_Exercise instructions:_
Extract, word for word, every line from the one containing "place(fan, 'rivet', rivetGeometry(), silver);" through the one containing "imported = [obj", with both end lines kept.

_Source material:_
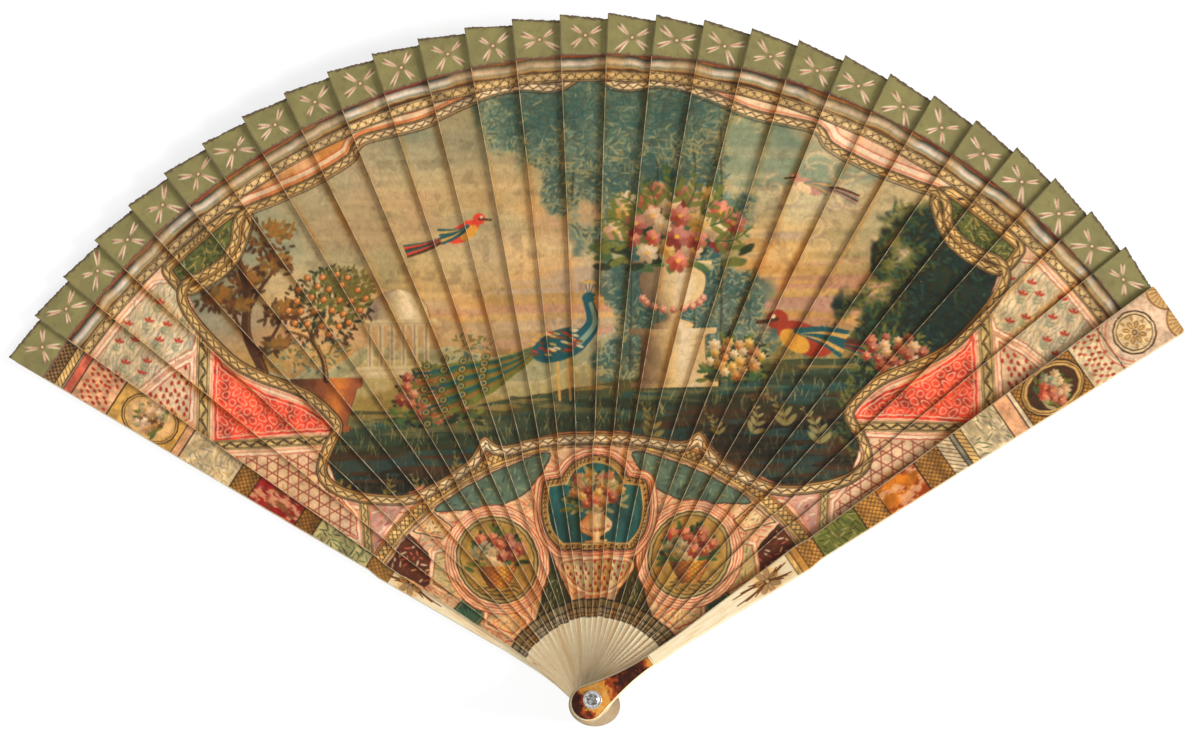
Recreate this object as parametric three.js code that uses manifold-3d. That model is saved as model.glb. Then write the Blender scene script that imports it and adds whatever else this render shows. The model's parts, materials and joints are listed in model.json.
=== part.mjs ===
// Brise fan: two guards and twenty-seven ivory blades that turn on one rivet.
// Millimetres. The fan lies on its back guard, open: the rivet's axis is Z, its rear face is at Z = 0,
// and the middle of the spread points along Y. Every blade is drawn along Y and then turned on the rivet.
import * as THREE from 'three';
import Module from 'manifold-3d';
import { mergeVertices } from 'three/addons/utils/BufferGeometryUtils.js';

const wasm = await Module();
wasm.setup();

// The spread
const stickCount = 27;
const spreadAngle = 113.4; // degrees, back guard to front guard

// Lengths along a blade, from the rivet's axis
const tipRadius = 205;
const shoulderRadius = 75; // where the gorge steps in to the painted panel
const shoulderLength = 4;
const neckStart = 20;
const neckEnd = 31;
const tipCornerRadius = 1;

// Outline shared by the twenty-seven sticks, and the narrower ones of the back guard and the front guard
const stickOutline = {
  tipWidth: 16.3,
  panelWidth: 9.2,
  gorgeWidth: 10,
  neckWidth: 4.6,
  headRadius: 5.6,
  headSetback: 2, // how far the round of the head is centred behind the rivet
  tipSlant: 0.95, // how much further out the tip's left corner is than its middle
};
const guardOutline = {
  tipWidth: 16.7,
  panelWidth: 7.3,
  gorgeWidth: 8.3,
  neckWidth: 3.9,
  headRadius: 5.3,
  headSetback: 1.6,
  tipSlant: 0.95,
};
const frontGuardOutline = { ...guardOutline, tipSlant: 0 };
const headTangentAngle = 15; // degrees above the head's middle where the round ends
const headHandle = 6; // how far the throat's curve follows the head, and then the neck
const neckHandle = 7;

// Thicknesses
const headThickness = 0.66;
const bladeThickness = 0.46; // beyond the scraped slope
const scrapeStart = 20;
const scrapeEnd = 26;
const guardThickness = 1.6;
const slideGap = 0.04; // between neighbours that slide on each other
const frontGuardGap = 0.25; // over the last stick, for the curl of its edge

// Silk ribbon that links the tips, one tab on each blade under the front guard
const ribbonHeight = 11.6;
const ribbonThickness = 0.12;
const ribbonOverhang = 0.3; // past the tip
const ribbonSideMargin = 0.15;
const glueGap = 0.02;

// Tortoiseshell plate let into the front guard
const plateEnd = 20.5;
const plateThickness = 0.75;
const plateRim = 0.45; // ivory left round the plate
const plateClearance = 0.1;
const pocketDepth = 0.7;

// Rivet with its rear head let into the back guard and a collet in front
const pinDiameter = 2;
const pinClearance = 0.2; // on the diameter
const rearHeadDiameter = 5;
const rearHeadThickness = 0.6;
const rearHeadClearance = 0.2; // on the diameter
const rearHeadRoom = 0.05; // under the head
const colletDiameter = 5.4;
const colletHeight = 1.3;
const colletWall = 0.3;
const colletFloor = 0.4;
const colletGap = 0.05; // over the plate
const roundSegments = 24;
const holeSegments = 16;

// Paste stone in the collet
const stoneClearance = 0.08;
const stoneSeatGap = 0.05;
const stoneFootDiameter = 2.9;
const stoneTableDiameter = 2.5;
const stonePavilion = 0.7;
const stoneGirdle = 0.2;
const stoneCrown = 0.85;
const stoneFacets = 12;

// Heights that follow
const pitchAngle = spreadAngle / (stickCount + 1);
const layerPitch = headThickness + slideGap;
const firstStickZ = guardThickness + glueGap + ribbonThickness + slideGap;
const stickZ = (index) => firstStickZ + (index - 1) * layerPitch;
const frontGuardZ = stickZ(stickCount) + headThickness + frontGuardGap;
const plateZ = frontGuardZ + guardThickness - pocketDepth + glueGap;
const colletZ = plateZ + plateThickness + colletGap;
const holeRadius = (pinDiameter + pinClearance) / 2;

const ivory = new THREE.MeshStandardMaterial({ color: 0xe2d0a4, roughness: 0.42, metalness: 0 });
const silk = new THREE.MeshStandardMaterial({ color: 0x828c5c, roughness: 0.85, metalness: 0 });
const tortoiseshell = new THREE.MeshStandardMaterial({ color: 0x8a4a16, roughness: 0.2, metalness: 0 });
const silver = new THREE.MeshStandardMaterial({ color: 0xc9c9cc, roughness: 0.25, metalness: 1 });
const paste = new THREE.MeshStandardMaterial({ color: 0xdfe3e6, roughness: 0.05, metalness: 0 });

const radians = THREE.MathUtils.degToRad;

// Half the width of a blade at a radius on its painted panel
function panelHalfWidth(outline, radius) {
  const start = shoulderRadius + shoulderLength;
  const along = (radius - start) / (tipRadius - start);
  return THREE.MathUtils.lerp(outline.panelWidth, outline.tipWidth, along) / 2;
}

// How far out the slanted end of a blade is, at a place across it
function tipAt(outline, across) {
  return tipRadius - (outline.tipSlant * across) / (outline.tipWidth / 2);
}

// The head's round and the throat up to the neck, on both sides, from the right of the neck to the left
function drawHead(shape, headRadius, headSetback, neckHalf) {
  const angle = radians(headTangentAngle);
  const startX = headRadius * Math.cos(angle);
  const startY = headRadius * Math.sin(angle) - headSetback;
  const handleX = startX - headHandle * Math.sin(angle);
  const handleY = startY + headHandle * Math.cos(angle);
  shape.moveTo(neckHalf, neckStart);
  shape.bezierCurveTo(neckHalf, neckStart - neckHandle, handleX, handleY, startX, startY);
  shape.absarc(0, -headSetback, headRadius, angle, Math.PI - angle, true);
  shape.bezierCurveTo(-handleX, handleY, -neckHalf, neckStart - neckHandle, -neckHalf, neckStart);
}

function rivetHole() {
  return new THREE.Path().absarc(0, 0, holeRadius, 0, 2 * Math.PI, false);
}

// A whole blade: head, throat, neck, gorge, shoulder, panel and tip
function bladeShape(outline) {
  const { tipWidth, panelWidth, gorgeWidth, neckWidth, headRadius, headSetback } = outline;
  const panelStart = shoulderRadius + shoulderLength;
  const tipHalf = tipWidth / 2;
  const shape = new THREE.Shape();
  drawHead(shape, headRadius, headSetback, neckWidth / 2);
  shape.lineTo(-neckWidth / 2, neckEnd);
  shape.lineTo(-gorgeWidth / 2, shoulderRadius);
  shape.lineTo(-panelWidth / 2, panelStart);
  const innerHalf = tipHalf - tipCornerRadius;
  const leftCorner = tipAt(outline, -tipHalf);
  const rightCorner = tipAt(outline, tipHalf);
  shape.lineTo(-panelHalfWidth(outline, tipRadius - tipCornerRadius), leftCorner - tipCornerRadius);
  shape.quadraticCurveTo(-tipHalf, leftCorner, -innerHalf, tipAt(outline, -innerHalf));
  shape.lineTo(innerHalf, tipAt(outline, innerHalf));
  shape.quadraticCurveTo(tipHalf, rightCorner, panelHalfWidth(outline, tipRadius - tipCornerRadius),
    rightCorner - tipCornerRadius);
  shape.lineTo(panelWidth / 2, panelStart);
  shape.lineTo(gorgeWidth / 2, shoulderRadius);
  shape.lineTo(neckWidth / 2, neckEnd);
  return shape;
}

// The tortoiseshell plate, or with no clearance the pocket that takes it
function plateShape(clearance) {
  const inset = plateRim + clearance;
  const neckHalf = guardOutline.neckWidth / 2 - inset;
  const shape = new THREE.Shape();
  drawHead(shape, guardOutline.headRadius - inset, guardOutline.headSetback, neckHalf);
  shape.lineTo(-neckHalf, plateEnd - clearance);
  shape.lineTo(neckHalf, plateEnd - clearance);
  return shape;
}

function ribbonShape(outline) {
  const innerRadius = tipRadius - ribbonHeight;
  const innerHalf = panelHalfWidth(outline, innerRadius) - ribbonSideMargin;
  const outerHalf = outline.tipWidth / 2 - ribbonSideMargin;
  return new THREE.Shape()
    .moveTo(-innerHalf, innerRadius)
    .lineTo(innerHalf, innerRadius)
    .lineTo(outerHalf, tipAt(outline, outerHalf) + ribbonOverhang)
    .lineTo(-outerHalf, tipAt(outline, -outerHalf) + ribbonOverhang);
}

function extrude(shape, thickness, curveSegments = 6) {
  return new THREE.ExtrudeGeometry(shape, { depth: thickness, bevelEnabled: false, curveSegments });
}

// A closed three.js geometry as a solid that can be cut and joined
function toSolid(geometry) {
  const bare = geometry.index ? geometry.toNonIndexed() : geometry.clone();
  bare.deleteAttribute('normal');
  bare.deleteAttribute('uv');
  const merged = mergeVertices(bare, 1e-5);
  return new wasm.Manifold(new wasm.Mesh({
    numProp: 3,
    vertProperties: new Float32Array(merged.attributes.position.array),
    triVerts: new Uint32Array(merged.index.array),
  }));
}

function toGeometry(solid) {
  const mesh = solid.getMesh();
  const geometry = new THREE.BufferGeometry();
  geometry.setAttribute('position', new THREE.BufferAttribute(new Float32Array(mesh.vertProperties), 3));
  geometry.setIndex(new THREE.BufferAttribute(new Uint32Array(mesh.triVerts), 1));
  geometry.computeVertexNormals();
  return geometry;
}

// A stick is thick at the head, and scraped thin from the neck to the tip
function stickGeometry() {
  const shape = bladeShape(stickOutline);
  shape.holes.push(rivetHole());
  const spare = 2; // how far the cutter stands past what it cuts
  const cutter = new THREE.Shape()
    .moveTo(scrapeStart, headThickness)
    .lineTo(scrapeEnd, bladeThickness)
    .lineTo(tipRadius + spare, bladeThickness)
    .lineTo(tipRadius + spare, headThickness + spare)
    .lineTo(scrapeStart, headThickness + spare);
  const cutterWidth = stickOutline.tipWidth + 2 * spare;
  const scrape = extrude(cutter, cutterWidth);
  scrape.translate(0, 0, -cutterWidth / 2);
  // The cutter's outline was drawn as length and height, so X becomes Y and Y becomes Z
  scrape.applyMatrix4(new THREE.Matrix4().set(0, 0, 1, 0, 1, 0, 0, 0, 0, 1, 0, 0, 0, 0, 0, 1));
  return toGeometry(toSolid(extrude(shape, headThickness)).subtract(toSolid(scrape)));
}

function backGuardGeometry() {
  const shape = bladeShape(guardOutline);
  shape.holes.push(rivetHole());
  const recessDepth = rearHeadThickness + rearHeadRoom;
  const recessRadius = (rearHeadDiameter + rearHeadClearance) / 2;
  const recess = new THREE.CylinderGeometry(recessRadius, recessRadius, 2 * recessDepth, roundSegments);
  recess.rotateX(Math.PI / 2);
  return toGeometry(toSolid(extrude(shape, guardThickness)).subtract(toSolid(recess)));
}

function frontGuardGeometry() {
  const shape = bladeShape(frontGuardOutline);
  shape.holes.push(rivetHole());
  const pocket = extrude(plateShape(0), 2 * pocketDepth);
  pocket.translate(0, 0, guardThickness - pocketDepth);
  return toGeometry(toSolid(extrude(shape, guardThickness)).subtract(toSolid(pocket)));
}

function plateGeometry() {
  const shape = plateShape(plateClearance);
  shape.holes.push(rivetHole());
  return extrude(shape, plateThickness);
}

// One turned piece: rear head, pin and the cup of the collet
function rivetGeometry() {
  const pin = pinDiameter / 2;
  const cup = colletDiameter / 2;
  const profile = [
    [0, 0],
    [rearHeadDiameter / 2, 0],
    [rearHeadDiameter / 2, rearHeadThickness],
    [pin, rearHeadThickness],
    [pin, colletZ],
    [cup, colletZ],
    [cup, colletZ + colletHeight],
    [cup - colletWall, colletZ + colletHeight],
    [cup - colletWall, colletZ + colletFloor],
    [0, colletZ + colletFloor],
  ];
  return turned(profile, roundSegments);
}

function stoneGeometry() {
  const girdle = colletDiameter / 2 - colletWall - stoneClearance;
  const profile = [
    [0, 0],
    [stoneFootDiameter / 2, 0],
    [girdle, stonePavilion],
    [girdle, stonePavilion + stoneGirdle],
    [stoneTableDiameter / 2, stonePavilion + stoneGirdle + stoneCrown],
    [0, stonePavilion + stoneGirdle + stoneCrown],
  ];
  return turned(profile, stoneFacets);
}

// A profile of radius and height, turned about Z
function turned(profile, segments) {
  const points = profile.map(([radius, height]) => new THREE.Vector2(radius, height));
  const geometry = new THREE.LatheGeometry(points, segments);
  geometry.rotateX(Math.PI / 2);
  return geometry;
}

function place(parent, name, geometry, material, z = 0) {
  const mesh = new THREE.Mesh(geometry, material);
  mesh.name = name;
  mesh.position.z = z;
  parent.add(mesh);
}

// A group turned on the rivet so that what is drawn along Y points where the blade of that number does
function bladeGroup(index, z) {
  const blade = new THREE.Group();
  blade.rotation.z = radians(spreadAngle / 2 - index * pitchAngle);
  blade.position.z = z;
  return blade;
}

const twoDigits = (index) => String(index).padStart(2, '0');

const fan = new THREE.Group();

const backGuard = bladeGroup(0, 0);
place(backGuard, 'back_guard', backGuardGeometry(), ivory);
place(backGuard, 'ribbon_00', extrude(ribbonShape(guardOutline), ribbonThickness), silk,
  guardThickness + glueGap);
fan.add(backGuard);

const oneStick = stickGeometry();
const oneRibbon = extrude(ribbonShape(stickOutline), ribbonThickness);
for (let index = 1; index <= stickCount; index += 1) {
  const blade = bladeGroup(index, stickZ(index));
  place(blade, `stick_${twoDigits(index)}`, oneStick, ivory);
  place(blade, `ribbon_${twoDigits(index)}`, oneRibbon, silk, bladeThickness + glueGap);
  fan.add(blade);
}

const frontGuard = bladeGroup(stickCount + 1, 0);
place(frontGuard, 'front_guard', frontGuardGeometry(), ivory, frontGuardZ);
place(frontGuard, 'front_guard_shell', plateGeometry(), tortoiseshell, plateZ);
fan.add(frontGuard);

place(fan, 'rivet', rivetGeometry(), silver);
place(fan, 'paste_stone', stoneGeometry(), paste, colletZ + colletFloor + stoneSeatGap);

export default fan;
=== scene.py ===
"""The looks of a brise fan: painted ivory blades on one rivet, their tips linked by silk tabs."""
import json
import logging
import math
from dataclasses import dataclass, field, replace
from enum import Enum
from typing import Any, Callable, Iterator, Sequence

import bmesh
import bpy
import numpy as np
from mathutils import Matrix, Vector
from mathutils.geometry import interpolate_bezier

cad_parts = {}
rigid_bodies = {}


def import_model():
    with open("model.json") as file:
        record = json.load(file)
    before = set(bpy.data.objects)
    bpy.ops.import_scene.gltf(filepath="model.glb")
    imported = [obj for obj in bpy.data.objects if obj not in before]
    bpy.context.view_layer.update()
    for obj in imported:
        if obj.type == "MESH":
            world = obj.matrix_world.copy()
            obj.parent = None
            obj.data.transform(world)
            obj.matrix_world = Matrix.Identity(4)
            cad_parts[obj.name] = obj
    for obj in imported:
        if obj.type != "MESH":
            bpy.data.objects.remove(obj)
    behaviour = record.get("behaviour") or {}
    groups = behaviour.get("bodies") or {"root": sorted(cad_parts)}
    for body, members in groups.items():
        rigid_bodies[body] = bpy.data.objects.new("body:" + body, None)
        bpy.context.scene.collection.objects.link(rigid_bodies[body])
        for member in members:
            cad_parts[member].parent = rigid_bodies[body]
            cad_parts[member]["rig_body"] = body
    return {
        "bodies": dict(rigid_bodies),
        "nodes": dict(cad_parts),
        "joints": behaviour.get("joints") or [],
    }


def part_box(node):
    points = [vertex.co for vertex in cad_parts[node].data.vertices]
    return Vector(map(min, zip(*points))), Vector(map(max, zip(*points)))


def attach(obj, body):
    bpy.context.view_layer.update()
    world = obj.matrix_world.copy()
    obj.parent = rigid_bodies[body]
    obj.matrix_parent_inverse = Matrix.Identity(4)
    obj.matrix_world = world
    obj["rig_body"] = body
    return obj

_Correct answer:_
place(fan, 'rivet', rivetGeometry(), silver);
place(fan, 'paste_stone', stoneGeometry(), paste, colletZ + colletFloor + stoneSeatGap);

export default fan;
=== scene.py ===
"""The looks of a brise fan: painted ivory blades on one rivet, their tips linked by silk tabs."""
import json
import logging
import math
from dataclasses import dataclass, field, replace
from enum import Enum
from typing import Any, Callable, Iterator, Sequence

import bmesh
import bpy
import numpy as np
from mathutils import Matrix, Vector
from mathutils.geometry import interpolate_bezier

cad_parts = {}
rigid_bodies = {}


def import_model():
    with open("model.json") as file:
        record = json.load(file)
    before = set(bpy.data.objects)
    bpy.ops.import_scene.gltf(filepath="model.glb")
    imported = [obj for obj in bpy.data.objects if obj not in before]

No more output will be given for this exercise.